Neben einer Steuer auf CO2-Emissionen empfehlen sie eine Nachlasssteuer bei größeren Vermögen. Damit ließen sich ebenfalls Maßnahmen zur Behebung von Klimaschäden finanzieren, aber auch ein Senkung der Mehrwertsteuer sowie sozial- und kulturpolitische Maßnahmen.

Vor allem in den skandinavischen Ländern, Frankreich, Großbritannien und auch der Schweiz gewinnen CO2-Steuern zunehmend an Gewicht. In Deutschland hingegen gibt es bisher noch keine breite Debatte darüber, wie der Staat durch eine optimierte Steuer- und Förderpolitik umweltschädliche Produkte zurückdrängen und zukunftsweisende Technologien fördern kann, damit die Erderwärmung nicht über 1,5 Grad steigt.

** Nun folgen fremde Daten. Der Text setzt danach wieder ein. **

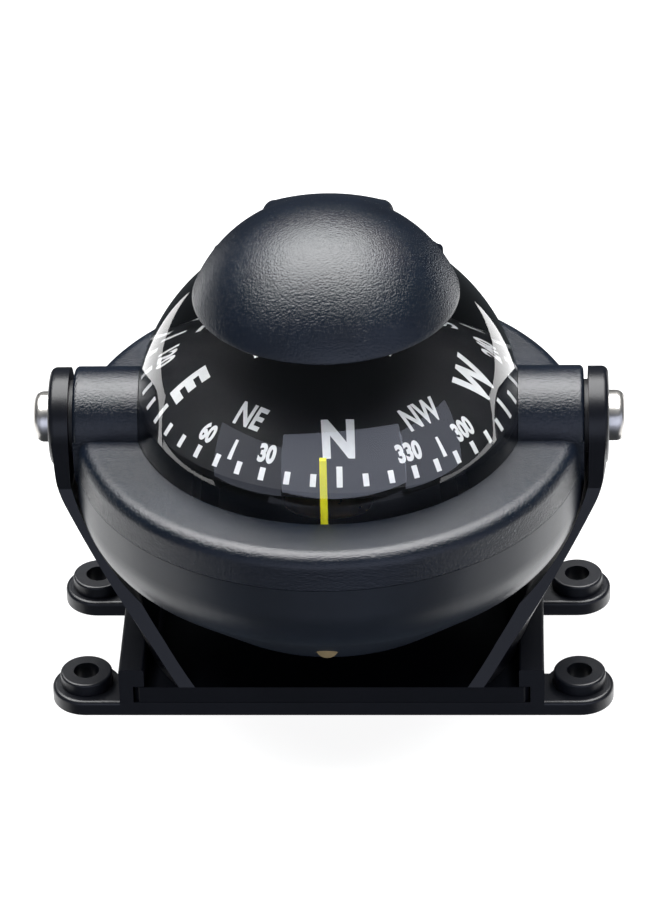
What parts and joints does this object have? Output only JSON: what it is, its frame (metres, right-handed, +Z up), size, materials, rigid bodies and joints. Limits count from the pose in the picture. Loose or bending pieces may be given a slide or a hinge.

"Derzeitig verweigert die Bundesregierung diese Debatte und lässt die CO2-Bepreisung hinten runterfallen", sagt die grüne Bundestagsabgeordnete Lisa Badum gegenüber der DW. "Neben einem wirksamen CO2-Preis brauchen wir aber auch weitere klimapolitische Maßnahmen. Dazu zählen unter anderen der Kohleausstieg bis 2030, der hundertprozentige Ausbau der sauberen Energien aus Sonne und Wind und eine Investitionsoffensive für effizientes und ökologisches Wohnen und Sanieren."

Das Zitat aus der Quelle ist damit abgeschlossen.